Only the lines from the one containing "base_tray();" down to the one containing "before = set(bpy.data.objects)", inclusive, are to be quoted exactly.
— START —
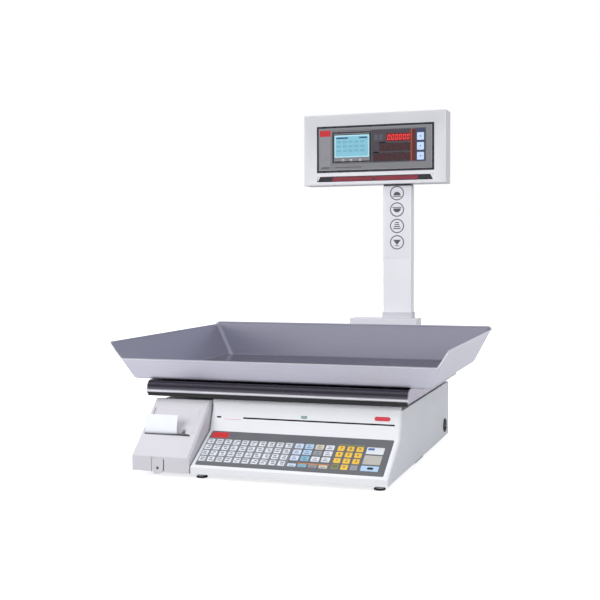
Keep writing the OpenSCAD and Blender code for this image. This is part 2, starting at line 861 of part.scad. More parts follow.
module head_screws() {
    color("silver") from_front() for (p = head_bolts) {
        rod_y([p.x, head_y + 16, p.y], 1.6, head_d - 17.5);
        rod_y([p.x, head_y + head_d - 1.5, p.y], 3, 1.2);
    }
}

led_x1 = 118.5;
led_rows = [[66, 525.5], [53, 508], [42, 490.5]];
led_h = 15.5;

module head_window() {
    y = head_y + dish;
    color([0.5, 0.5, 0.52]) from_front() difference() {
        span([window_x, y, window_z], [window_x + window_w, y + 1.5, window_z + window_h]);
        span([-31, y - past, 499.5], [36, y + 3, 541.5]);
        for (r = led_rows) span([r.x, y - past, r.y], [led_x1, y + 3, r.y + led_h]);
    }
}

module lcd_module() {
    y = head_y + dish;
    color("skyblue") from_front() difference() {
        union() {
            span([-35, y + 1.5, 496], [39.5, y + 4, 546]);
            span([-30.7, y + 0.7, 499.8], [35.7, y + 1.5, 541.2]);
            span([-40, y + 4, 490], [40, y + 5.6, 552]);
        }
        for (x = [-37, 37], z = [493, 549]) rod_y([x, y + 3, z], 1.3, 4);
    }
}

module led_digits() {
    y = head_y + dish;
    color("darkred") from_front() for (r = led_rows) {
        span([r.x + 0.3, y + 0.6, r.y + 0.3], [led_x1 - 0.3, y + 1.5, r.y + led_h - 0.3]);
        span([r.x - 1, y + 1.5, r.y - 0.9], [led_x1 + 1, y + 8, r.y + led_h + 0.9]);
    }
}

module head_board() {
    y = head_y + dish + 8;
    color("darkgreen") from_front() difference() {
        union() {
            span([head_x + 24, y, window_z + 8], [head_x + head_w - 30, y + 1.6, window_z + window_h - 8]);
            span([-10, y - 2.4, 505], [20, y, 535]);
            for (x = [-50, 140]) rod_y([x, y + 1.6, 515], 3, 5);
            span([70, y + 1.6, 487], [100, y + 8, 493]);
        }
        for (x = [-50, 140]) rod_y([x, y - 3, 515], 1.3, 12);
    }
}

module strip_lens() {
    color([0.35, 0.06, 0.09]) from_front()
        span([window_x + 1.3, head_y + dish - 1, strip_z + 0.3],
             [window_x + window_w - 1.3, head_y + dish + 0.8, strip_z + strip_h - 0.3]);
}

module rear_window() {
    y = head_y + head_d - shell;
    color([0.15, 0.15, 0.17]) from_front() {
        span([head_x + 22, y - 1.5, window_z], [head_x + head_w - 22, y, window_z + window_h]);
        span([0, y - 7, 500], [90, y - 1.5, 530]);
    }
}

// ---- Label printer drawer ----

module printer_cover() {
    right = printer_x + printer_w;
    side = 0.6;
    ear_w = 3.5;
    color([0.93, 0.93, 0.95]) from_front() difference() {
        union() {
            difference() {
                along_x(printer_x, printer_w) polygon(drawer_outline(0, under_z - gap, drawer_depth));
                along_x(printer_x + shell, printer_w - 2 * shell)
                    polygon(drawer_outline(shell, under_z - past, drawer_depth + past));
            }
            // Ears that carry the release tab's pin
            for (x = [tab_x - tab_w / 2 - side - ear_w, tab_x + tab_w / 2 + side])
                span([x, 1, tab_pin_z - 4], [x + ear_w, 7, tab_pin_z + 3.5]);
        }
        // Exit slot
        on_drawer() translate([slot_x, slot_y / cos(drawer_a) - slot_t / 2, -6]) cube([slot_w, slot_t, 12]);
        // The side walls stop short of the tray
        span([printer_x - past, 8 - gap, under_z - 2], [right + past, drawer_depth + past, tray_top + gap]);
        // Bevel along the right shoulder
        on_drawer() translate([right, -30, 0]) rotate([0, 45, 0]) translate([-2, 0, -2]) cube([4, 200, 4]);
        // Notch for the release tab, open at the bottom, room for its barrel and the pin's bore
        span([tab_x - tab_w / 2 - side, -past, under_z - 2],
             [tab_x + tab_w / 2 + side, shell + past, tab_pin_z + 1.6]);
        rod_x([tab_x - tab_w / 2 - side, tab_pin_y, tab_pin_z], barrel_r + 0.5, tab_w + 2 * side);
        rod_x([tab_x - 13, tab_pin_y, tab_pin_z], tab_pin_r + run, 26);
    }
}

module printer_chassis() {
    x0 = printer_x + shell + 0.5;
    x1 = printer_x + printer_w - shell - 0.5;
    t = 1.6;
    side = [[6, 18], [6, 30], [70, 85], [100, 92], [168, 92], [168, 18]];
    color("silver") from_front() difference() {
        union() {
            span([x0, 6, 18], [x1, 168, 18 + t]);
            along_x(x0, t) polygon(side);
            along_x(x1 - t, t) polygon(side);
            span([x0, 166, 18], [x1, 168, 60]);
            // Runners that keep to the inner sides of the rails
            for (x = [printer_x + 19, printer_x + 68]) span([x, 20, 15], [x + 3, 160, 18]);
        }
        // Bores of the platen shaft and the spindle, and the motor's shaft hole
        rod_x([x0 - past, platen_y, platen_z], 3, x1 - x0 + 2 * past);
        rod_x([x0 - past, roll_y, roll_z], 5, x1 - x0 + 2 * past);
        // Window in the floor under the roll
        span([x0 + 22, 95, 17], [x1 - 26, 140, 18 + t + past]);
    }
}

module drawer_rails() {
    color("dimgray") from_front() for (x = [printer_x + 9, printer_x + 73])
        span([x, 14, tray_top], [x + 8, 172, 18 - gap]);
}

module paper_roll() {
    color("ivory") from_front() difference() {
        rod_x([paper_x, roll_y, roll_z], roll_r, paper_w);
        rod_x([paper_x - past, roll_y, roll_z], 10.5, paper_w + 2 * past);
    }
}

module roll_spindle() {
    x0 = printer_x + shell + 0.5;
    x1 = printer_x + printer_w - shell - 0.5;
    color("dimgray") from_front() {
        rod_x([x0, roll_y, roll_z], 5 - 0.02, x1 - x0);
        rod_x([paper_x - 0.8, roll_y, roll_z], 10.5 - run, paper_w + 1.2);
    }
}

// Band of thickness t laid along the left side of a path
function ribbon(path, t) =
    let (n = len(path) - 1,
         way = [for (i = [0:n]) path[min(i + 1, n)] - path[max(i - 1, 0)]],
         edge = [for (i = [0:n]) path[i] + t * [-way[i].y, way[i].x] / norm(way[i])])
    concat(path, [for (i = [n:-1:0]) edge[i]]);

// Label web: off the roll, up through the nip, over the platen and out of the
// slot, where the free label stands up
module paper_strip() {
    t = 0.2;
    r = platen_r + 0.35;
    start_a = 125;
    path = concat(
        [[roll_y + (roll_r + 0.5) * cos(start_a), roll_z + (roll_r + 0.5) * sin(start_a)],
         [platen_y + r + 4, platen_z + 15.5], [platen_y + r + 0.05, platen_z + 13],
         [platen_y + r * cos(28), platen_z + 8.5]],
        [for (a = [50:20:130]) [platen_y, platen_z] + (r + 1.5) * [cos(a), sin(a)]],
        [[slot_y + 4.1, slot_z - 3.7], [slot_y + 0.6, slot_z - 0.6], [slot_y - 0.6, slot_z + 3],
         [slot_y - 0.6, slot_z + 9], [slot_y + 1.4, slot_z + 24]]);
    color("white") from_front() along_x(paper_x, paper_w) polygon(ribbon(path, -t));
}

// Half the angle of a gear tooth at radius r, from the involute of its base circle
function bend(a) = tan(a) * 180 / PI - a;
function tooth_half(r, rp, z, play) =
    90 / z - play + bend(20) - bend(acos(min(1, rp * cos(20) / r)));

// Spur gear of module 1 in the Y-Z plane
module gear(z, turn, play) {
    rp = z / 2;
    rings = [for (i = [0:4]) rp - 0.55 + i * 0.35];
    rotate([0, 0, turn]) union() {
        circle(r = rp - 1.25);
        for (i = [0:z - 1]) rotate([0, 0, i * 360 / z])
            polygon(concat([[rp - 2, -0.9], [rp - 1.2, -0.85]],
                [for (r = rings) r * [cos(tooth_half(r, rp, z, play)), -sin(tooth_half(r, rp, z, play))]],
                [for (i = [4:-1:0]) rings[i] * [cos(tooth_half(rings[i], rp, z, play)),
                                                sin(tooth_half(rings[i], rp, z, play))]],
                [[rp - 1.2, 0.85], [rp - 2, 0.9]]));
    }
}

module platen_roller() {
    x0 = printer_x + shell + 0.6;
    x1 = printer_x + printer_w - shell - 0.6;
    color([0.15, 0.15, 0.15]) from_front() {
        rod_x([x0, platen_y, platen_z], 3 - run, x1 - x0);
        rod_x([paper_x - 0.5, platen_y, platen_z], platen_r, paper_w + 1);
        translate([0, platen_y, platen_z]) along_x(gear_x, gear_w) gear(platen_teeth, pinion_a, 0.6);
    }
}

module print_head() {
    color([0.25, 0.2, 0.18]) from_front() {
        span([paper_x - 0.6, platen_y + platen_r + 0.8, 44],
             [paper_x + paper_w + 1, platen_y + platen_r + 4, 62]);
        span([paper_x + 4, platen_y + platen_r + 4, 46],
             [paper_x + paper_w - 4, platen_y + platen_r + 9, 60]);
    }
}

module feed_motor() {
    x1 = printer_x + printer_w - shell - 0.5 - 1.6;
    x0 = gear_x + gear_w + 1.5;
    color("gray") from_front() difference() {
        rod_x([x0, pinion_y, pinion_z], 11.5, x1 - x0);
        rod_x([x0 - past, pinion_y, pinion_z], 1.5 + run, 12 + past);
    }
}

module motor_pinion() {
    color("gold") from_front() {
        translate([0, pinion_y, pinion_z]) along_x(gear_x, gear_w)
            gear(pinion_teeth, pinion_a + 180 + 180 / pinion_teeth, 1.2);
        rod_x([gear_x, pinion_y, pinion_z], 1.5, gear_w + 12);
    }
}

// Pull tab: a plate with a round lower end, hung on a barrel at its top
module release_tab() {
    round_r = tab_w / 2;
    end_z = tab_low + round_r;
    color([0.9, 0.9, 0.92]) from_front() {
        difference() {
            union() {
                span([tab_x - round_r, tab_face, end_z], [tab_x + round_r, tab_face + tab_t, tab_pin_z]);
                rod_y([tab_x, tab_face, end_z], round_r, tab_t);
                rod_x([tab_x - round_r, tab_pin_y, tab_pin_z], barrel_r, tab_w);
            }
            // Dimple for a fingertip
            rod_y([tab_x, 0, end_z], 2.2, tab_face + 0.8);
        }
        rod_x([tab_x - 12.5, tab_pin_y, tab_pin_z], tab_pin_r, 25);
    }
}

base_tray();
housing();
accent_strip();
lamp_cup();
lamp_lens();
badge();
keypad_film();
keypad_board();
foot_front_left();
foot_front_right();
foot_rear_left();
foot_rear_right();
foot_nuts();
load_cell();
cell_base_block();
cell_screws();
stop_screw();
load_pillar();
spider();
platter_buffers();
platter();
pan();
pan_pads();
main_board();
power_supply();
battery();
rear_panel();
mains_inlet();
data_ports();
switch_bezel();
switch_rocker();
post_bracket();
bracket_screws();
post();
post_boot();
post_screws();
post_label();
post_cable();
swivel_collar();
swivel_spigot();
head_front();
head_back();
head_screws();
head_window();
lcd_module();
led_digits();
head_board();
strip_lens();
rear_window();
printer_cover();
printer_chassis();
drawer_rails();
paper_roll();
roll_spindle();
paper_strip();
platen_roller();
print_head();
feed_motor();
motor_pinion();
release_tab();
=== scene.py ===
import json
import math
import random

import bmesh
import bpy
from mathutils import Matrix, Vector


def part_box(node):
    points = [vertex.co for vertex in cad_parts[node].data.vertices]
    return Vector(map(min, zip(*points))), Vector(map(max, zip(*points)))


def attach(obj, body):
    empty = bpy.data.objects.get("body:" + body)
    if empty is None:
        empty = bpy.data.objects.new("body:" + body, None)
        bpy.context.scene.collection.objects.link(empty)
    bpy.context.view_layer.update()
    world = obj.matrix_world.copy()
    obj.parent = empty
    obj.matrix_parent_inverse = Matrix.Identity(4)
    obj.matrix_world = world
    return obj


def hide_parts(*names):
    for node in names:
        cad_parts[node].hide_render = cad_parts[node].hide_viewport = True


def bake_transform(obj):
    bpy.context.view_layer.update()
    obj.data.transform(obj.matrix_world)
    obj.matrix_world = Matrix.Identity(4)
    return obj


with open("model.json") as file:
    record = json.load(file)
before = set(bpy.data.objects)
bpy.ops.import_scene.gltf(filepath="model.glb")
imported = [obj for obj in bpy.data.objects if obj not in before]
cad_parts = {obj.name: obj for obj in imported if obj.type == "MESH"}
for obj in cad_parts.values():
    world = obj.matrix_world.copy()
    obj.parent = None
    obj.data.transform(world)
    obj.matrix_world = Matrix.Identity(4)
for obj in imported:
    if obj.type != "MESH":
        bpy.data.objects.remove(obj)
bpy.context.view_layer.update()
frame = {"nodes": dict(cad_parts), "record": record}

scene = bpy.context.scene
nodes = frame["nodes"]
MM = 0.001
X = Vector((1, 0, 0))
Y = Vector((0, 1, 0))
Z = Vector((0, 0, 1))


# ---- Materials ----

def linear(rgb):
    """Linear colour for a display colour given as three numbers up to 255."""
    shares = [c / 255 for c in rgb]
    return tuple(s / 12.92 if s <= 0.04045 else ((s + 0.055) / 1.055) ** 2.4 for s in shares)


def scaled(color, k):
    return tuple(min(1.0, c * k) for c in color) + (1.0,)


def noise(tree, vector, scale, detail):
    node = tree.nodes.new("ShaderNodeTexNoise")
    node.inputs["Scale"].default_value = scale
    node.inputs["Detail"].default_value = detail
    tree.links.new(vector, node.inputs["Vector"])
    return node.outputs["Fac"]


def spread(tree, value, low, high):
    """Maps the middle of a noise value onto the range from low to high."""
    node = tree.nodes.new("ShaderNodeMapRange")
    node.inputs["From Min"].default_value = 0.3
    node.inputs["From Max"].default_value = 0.7
    node.inputs["To Min"].default_value = low
    node.inputs["To Max"].default_value = high
    tree.links.new(value, node.inputs["Value"])
    return node.outputs["Result"]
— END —
OUTPUT BELOW –
base_tray();
housing();
accent_strip();
lamp_cup();
lamp_lens();
badge();
keypad_film();
keypad_board();
foot_front_left();
foot_front_right();
foot_rear_left();
foot_rear_right();
foot_nuts();
load_cell();
cell_base_block();
cell_screws();
stop_screw();
load_pillar();
spider();
platter_buffers();
platter();
pan();
pan_pads();
main_board();
power_supply();
battery();
rear_panel();
mains_inlet();
data_ports();
switch_bezel();
switch_rocker();
post_bracket();
bracket_screws();
post();
post_boot();
post_screws();
post_label();
post_cable();
swivel_collar();
swivel_spigot();
head_front();
head_back();
head_screws();
head_window();
lcd_module();
led_digits();
head_board();
strip_lens();
rear_window();
printer_cover();
printer_chassis();
drawer_rails();
paper_roll();
roll_spindle();
paper_strip();
platen_roller();
print_head();
feed_motor();
motor_pinion();
release_tab();
=== scene.py ===
import json
import math
import random

import bmesh
import bpy
from mathutils import Matrix, Vector


def part_box(node):
    points = [vertex.co for vertex in cad_parts[node].data.vertices]
    return Vector(map(min, zip(*points))), Vector(map(max, zip(*points)))


def attach(obj, body):
    empty = bpy.data.objects.get("body:" + body)
    if empty is None:
        empty = bpy.data.objects.new("body:" + body, None)
        bpy.context.scene.collection.objects.link(empty)
    bpy.context.view_layer.update()
    world = obj.matrix_world.copy()
    obj.parent = empty
    obj.matrix_parent_inverse = Matrix.Identity(4)
    obj.matrix_world = world
    return obj


def hide_parts(*names):
    for node in names:
        cad_parts[node].hide_render = cad_parts[node].hide_viewport = True


def bake_transform(obj):
    bpy.context.view_layer.update()
    obj.data.transform(obj.matrix_world)
    obj.matrix_world = Matrix.Identity(4)
    return obj


with open("model.json") as file:
    record = json.load(file)
before = set(bpy.data.objects)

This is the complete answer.